Repeat the data verbatim.

SUPPLIED RECORDS ->

##########

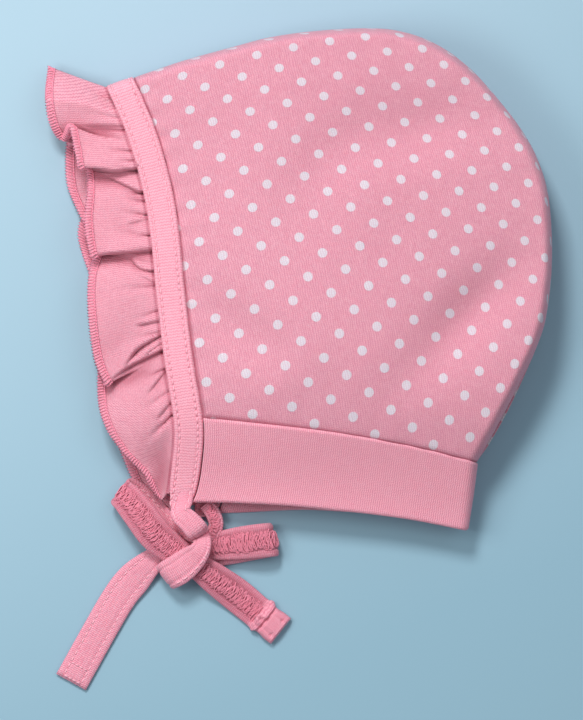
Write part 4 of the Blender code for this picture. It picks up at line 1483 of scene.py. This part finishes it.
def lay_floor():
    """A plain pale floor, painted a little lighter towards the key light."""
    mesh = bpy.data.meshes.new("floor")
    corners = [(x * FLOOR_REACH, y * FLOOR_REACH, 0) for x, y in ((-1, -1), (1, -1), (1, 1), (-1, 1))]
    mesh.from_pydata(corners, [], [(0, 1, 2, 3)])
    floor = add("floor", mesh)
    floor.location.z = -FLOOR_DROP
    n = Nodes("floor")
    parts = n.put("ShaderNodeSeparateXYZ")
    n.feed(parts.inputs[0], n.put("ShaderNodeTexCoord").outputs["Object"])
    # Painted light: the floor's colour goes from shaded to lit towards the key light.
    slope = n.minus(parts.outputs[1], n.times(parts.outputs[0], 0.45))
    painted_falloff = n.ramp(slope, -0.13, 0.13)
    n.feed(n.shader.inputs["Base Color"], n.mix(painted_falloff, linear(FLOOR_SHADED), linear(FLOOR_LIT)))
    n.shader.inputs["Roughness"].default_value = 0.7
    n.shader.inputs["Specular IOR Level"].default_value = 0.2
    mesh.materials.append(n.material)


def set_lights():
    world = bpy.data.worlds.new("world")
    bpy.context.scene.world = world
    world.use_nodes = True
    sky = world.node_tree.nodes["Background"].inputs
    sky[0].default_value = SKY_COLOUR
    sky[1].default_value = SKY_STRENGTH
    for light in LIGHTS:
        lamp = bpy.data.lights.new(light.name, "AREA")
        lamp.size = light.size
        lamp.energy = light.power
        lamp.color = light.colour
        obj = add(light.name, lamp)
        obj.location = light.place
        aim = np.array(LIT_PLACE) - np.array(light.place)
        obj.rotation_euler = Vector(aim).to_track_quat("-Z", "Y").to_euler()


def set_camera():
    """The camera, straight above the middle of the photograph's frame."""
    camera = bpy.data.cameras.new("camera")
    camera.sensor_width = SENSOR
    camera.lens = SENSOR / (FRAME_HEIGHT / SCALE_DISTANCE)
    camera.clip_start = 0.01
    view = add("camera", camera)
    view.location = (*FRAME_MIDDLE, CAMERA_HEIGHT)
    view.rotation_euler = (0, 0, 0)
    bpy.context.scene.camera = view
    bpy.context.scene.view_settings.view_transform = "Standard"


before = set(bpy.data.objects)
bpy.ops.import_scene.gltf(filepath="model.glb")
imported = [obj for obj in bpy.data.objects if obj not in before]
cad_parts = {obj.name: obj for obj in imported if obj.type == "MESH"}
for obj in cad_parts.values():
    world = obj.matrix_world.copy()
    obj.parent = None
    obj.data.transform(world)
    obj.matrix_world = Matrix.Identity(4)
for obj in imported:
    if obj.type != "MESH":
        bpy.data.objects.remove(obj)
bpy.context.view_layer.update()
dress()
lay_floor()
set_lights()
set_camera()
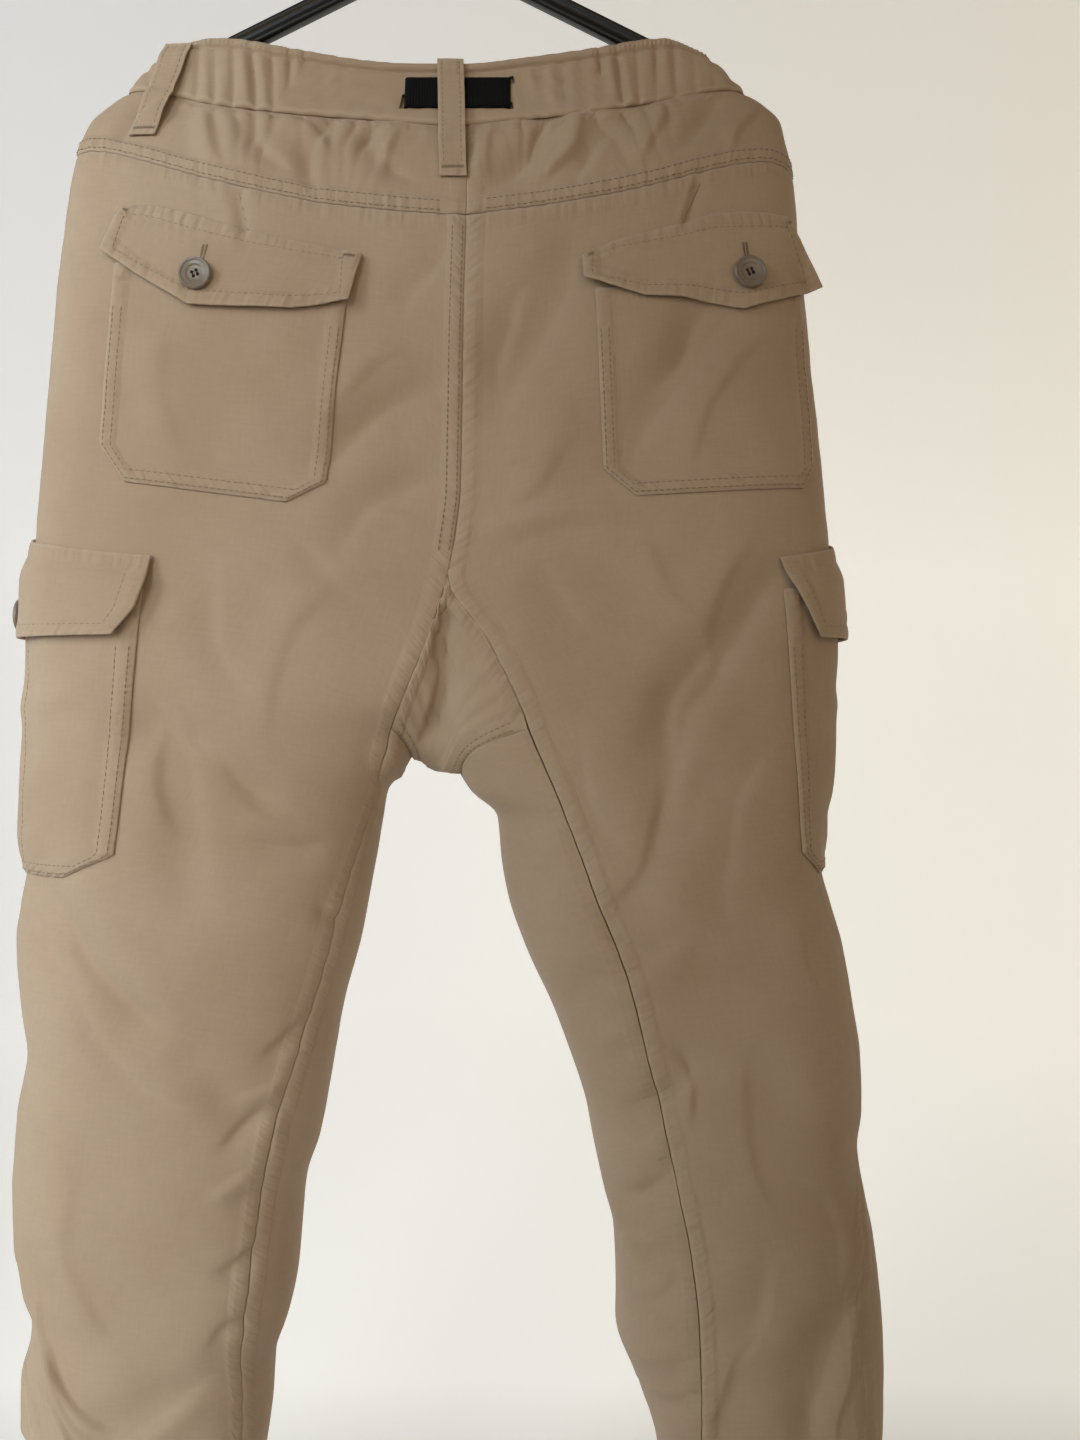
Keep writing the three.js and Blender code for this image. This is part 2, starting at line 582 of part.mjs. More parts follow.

##########

TASK OUTPUT ->
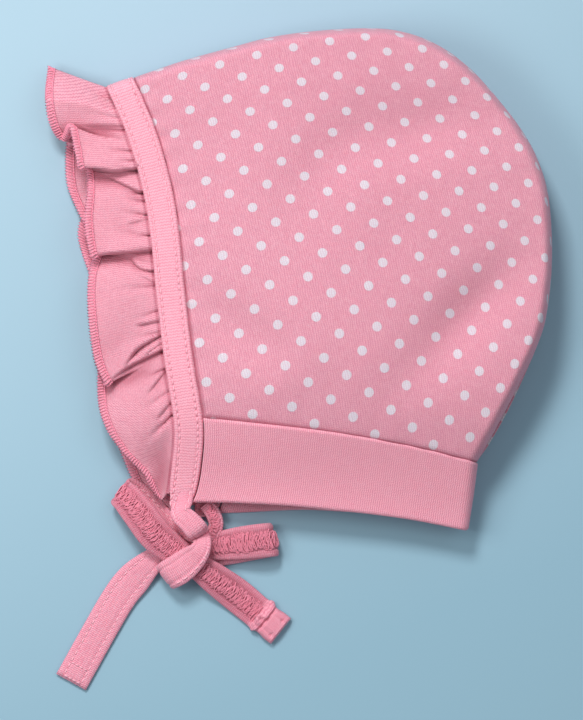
Write part 4 of the Blender code for this picture. It picks up at line 1483 of scene.py. This part finishes it.
def lay_floor():
    """A plain pale floor, painted a little lighter towards the key light."""
    mesh = bpy.data.meshes.new("floor")
    corners = [(x * FLOOR_REACH, y * FLOOR_REACH, 0) for x, y in ((-1, -1), (1, -1), (1, 1), (-1, 1))]
    mesh.from_pydata(corners, [], [(0, 1, 2, 3)])
    floor = add("floor", mesh)
    floor.location.z = -FLOOR_DROP
    n = Nodes("floor")
    parts = n.put("ShaderNodeSeparateXYZ")
    n.feed(parts.inputs[0], n.put("ShaderNodeTexCoord").outputs["Object"])
    # Painted light: the floor's colour goes from shaded to lit towards the key light.
    slope = n.minus(parts.outputs[1], n.times(parts.outputs[0], 0.45))
    painted_falloff = n.ramp(slope, -0.13, 0.13)
    n.feed(n.shader.inputs["Base Color"], n.mix(painted_falloff, linear(FLOOR_SHADED), linear(FLOOR_LIT)))
    n.shader.inputs["Roughness"].default_value = 0.7
    n.shader.inputs["Specular IOR Level"].default_value = 0.2
    mesh.materials.append(n.material)


def set_lights():
    world = bpy.data.worlds.new("world")
    bpy.context.scene.world = world
    world.use_nodes = True
    sky = world.node_tree.nodes["Background"].inputs
    sky[0].default_value = SKY_COLOUR
    sky[1].default_value = SKY_STRENGTH
    for light in LIGHTS:
        lamp = bpy.data.lights.new(light.name, "AREA")
        lamp.size = light.size
        lamp.energy = light.power
        lamp.color = light.colour
        obj = add(light.name, lamp)
        obj.location = light.place
        aim = np.array(LIT_PLACE) - np.array(light.place)
        obj.rotation_euler = Vector(aim).to_track_quat("-Z", "Y").to_euler()


def set_camera():
    """The camera, straight above the middle of the photograph's frame."""
    camera = bpy.data.cameras.new("camera")
    camera.sensor_width = SENSOR
    camera.lens = SENSOR / (FRAME_HEIGHT / SCALE_DISTANCE)
    camera.clip_start = 0.01
    view = add("camera", camera)
    view.location = (*FRAME_MIDDLE, CAMERA_HEIGHT)
    view.rotation_euler = (0, 0, 0)
    bpy.context.scene.camera = view
    bpy.context.scene.view_settings.view_transform = "Standard"


before = set(bpy.data.objects)
bpy.ops.import_scene.gltf(filepath="model.glb")
imported = [obj for obj in bpy.data.objects if obj not in before]
cad_parts = {obj.name: obj for obj in imported if obj.type == "MESH"}
for obj in cad_parts.values():
    world = obj.matrix_world.copy()
    obj.parent = None
    obj.data.transform(world)
    obj.matrix_world = Matrix.Identity(4)
for obj in imported:
    if obj.type != "MESH":
        bpy.data.objects.remove(obj)
bpy.context.view_layer.update()
dress()
lay_floor()
set_lights()
set_camera()
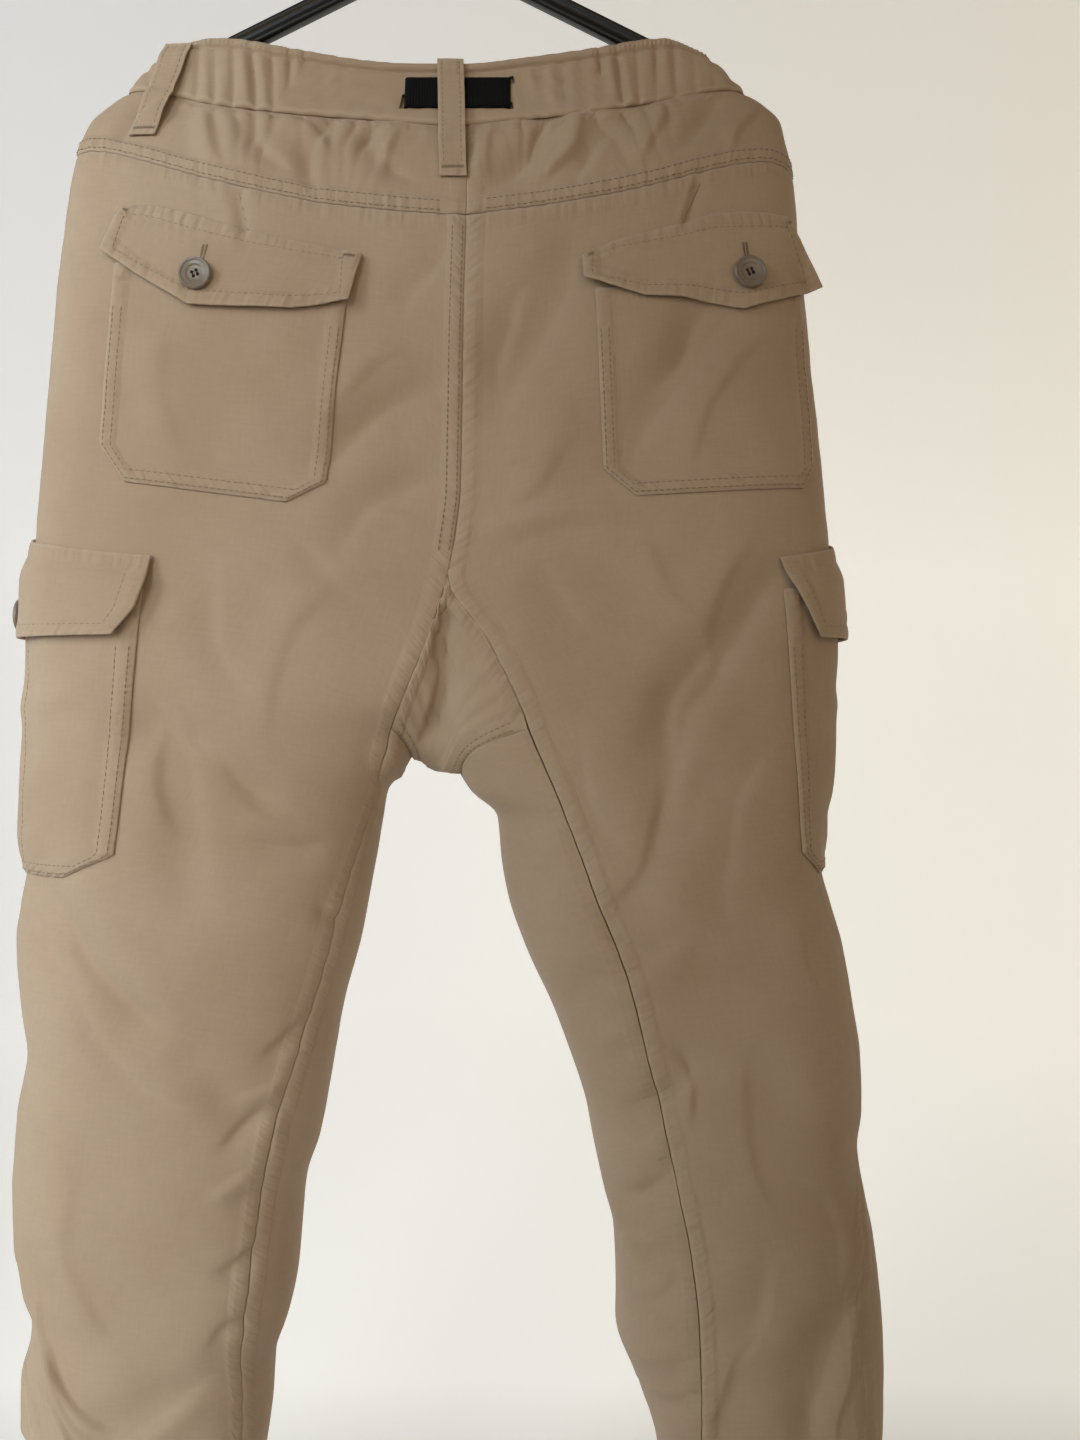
Keep writing the three.js and Blender code for this image. This is part 2, starting at line 582 of part.mjs. More parts follow.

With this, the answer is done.